Тонкие пальцы Адмирала сплелись в напряженный узел, на секунду изменили цвет. На лбу моего собеседника выступили бисеринки пота.
— Потому я и пытаюсь выяснить все обстоятельства случившегося. — С натугой выдавил он из себя. — Если же говорить о Керосинщике, то здесь действительно случай необычный. То есть, я хочу сказать, что Керосинщик не был обычным больным. В отличие от прочих пациентов его отличали способности, которые трудно именовать нормальными.
— Что, например?
— Бросьте! Вы и сами о них прекрасно знаете! — Адмирал суетно передернул плечами. — До сих пор, скажем, не выяснено, откуда этот человек добывал керосин. Да и с огненной плазмой этот пациент был, судя по всему, на короткой ноге. Вблизи Керосинщика постоянно что-нибудь вспыхивало и загоралось. Только за время его пребывания в больнице было зафиксировано более десятка необъяснимых возгораний. Имела место и парочка вполне серьезных пожаров.
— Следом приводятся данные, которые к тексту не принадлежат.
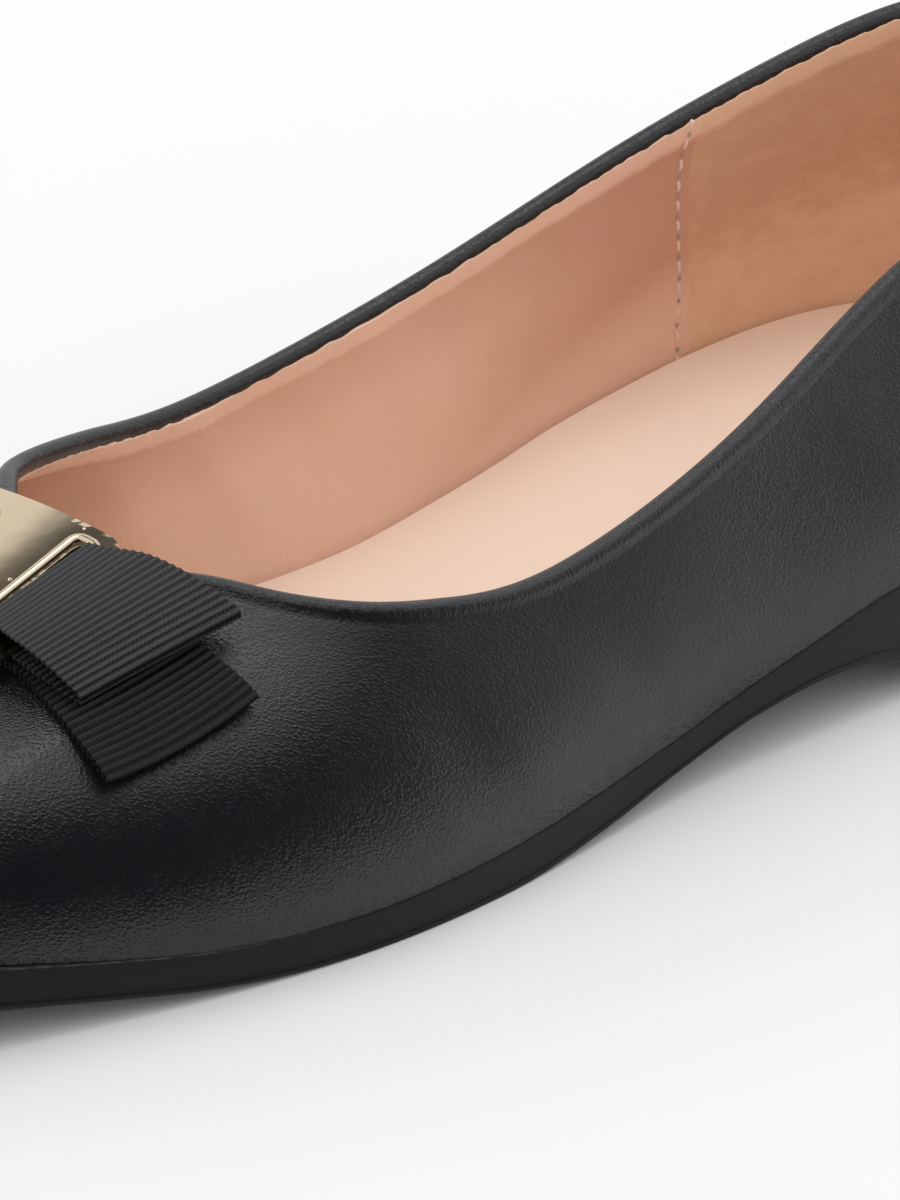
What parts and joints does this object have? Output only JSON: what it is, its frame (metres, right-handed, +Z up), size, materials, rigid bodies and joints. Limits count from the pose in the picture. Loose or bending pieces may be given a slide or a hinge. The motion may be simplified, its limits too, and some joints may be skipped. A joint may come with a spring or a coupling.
{
  "type": "ballet flat",
  "caption": "Black leather ballet flat with a flat ribbon bow held by a slotted metal plate, a low wedge heel, a beige lining and a hollow, open upper.",
  "frame": {"origin": "on the floor, under the middle of the shoe's outline", "axes": "+Z up from the floor, the toe points to -Y and the heel to +Y, +X is the outer side of this left shoe"},
  "size_m": [0.0832, 0.249, 0.0629],
  "materials": {
    "black_leather": "smooth, fine grain",
    "black_rubber": "matte",
    "beige_sock": "matte",
    "black_grosgrain": "ribbed",
    "champagne_metal": "polished"
  },
  "bodies": {
    "root": {"upper": "black_leather", "sole": "black_rubber", "insole": "beige_sock", "bow_lower_ribbon": "black_grosgrain", "bow_upper_ribbon": "black_grosgrain", "bow_plate": "champagne_metal"}
  },
  "joints": []
}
— Занятно. И что же дальше?
— Ничего. Среди этих случаев был и такой, что наводит на мысль о предумышленном нападении. Вспыхнула одежда на санитаре, который накануне не слишком ласково обошелся с Керосинщиком.
— Представляю себе!..
— Что вы себе представляете? — на щеках Адмирала Корнелиуса выступили пунцовые пятна.
— Представляю себе это ваше неласковое обращение… Так он сгорел? Я имею в виду санитара?
— По счастью, нет. Его вывезли из больницы с сильнейшими ожогами. — Адмирал неуютно поежился. — Признаюсь, столь беспокойный пациент нас тоже не слишком устраивал, но согласитесь, на воле он представлял бы для нас значительно большую угрозу.
— И вы решили с ним примириться?
— Не совсем, но… Все, что мы опробовали на этом человеке, оказалось недейственным.
— Что значит — опробовали? Вы что, пытались его убить?
— Я не знаю всех подробностей проводимых экспериментов, поскольку этой темой занимались другие люди, но… — Адмирал на минуту замолчал. — Как бы то ни было, этого человека в больнице боялись. Боялись практически все. Судя по всему, такое положение вещей устраивало и его самого. Но теперь он пропал.
Я пожал плечами.
— Ну и что? Если, по вашим словам, он действительно являлся колдуном, значит и логичных объяснений в его поступках искать не приходится. Колдунам, знаете ли, свойственно иногда пропадать. Колдуны на то и колдуны.
— Так, может, вы тоже колдун? — Адмирал глянул на меня исподлобья. — Кто еще мог уничтожить Керосинщика, как не свой такой же? Тем более, что я располагаю достоверными сведениями о том, что Керосинщик собирался вас выжить из больницы.
— Не только меня.
— Возможно, но именно в вашем случае у него возникли проблемы. Сильных конкурентов мало кто любит. Но неприязнь Керосинщика обернулась против него самого.
— С чего вы это взяли?
— Больничные листы, дорогой Петр Васильевич! Худо-бедно, но они все-таки отражают динамику состояния больного. Так вот, у бедолаги Керосинщика нелады со здоровьем стали отмечаться сразу после вашего появления в больнице. Давление, пульс, энцефалограммы — все полетело в тартарары. В день же, когда вам прооперировали сломанный нос, у него впервые наблюдался нервный приступ. Что-то вроде эпилептического припадка.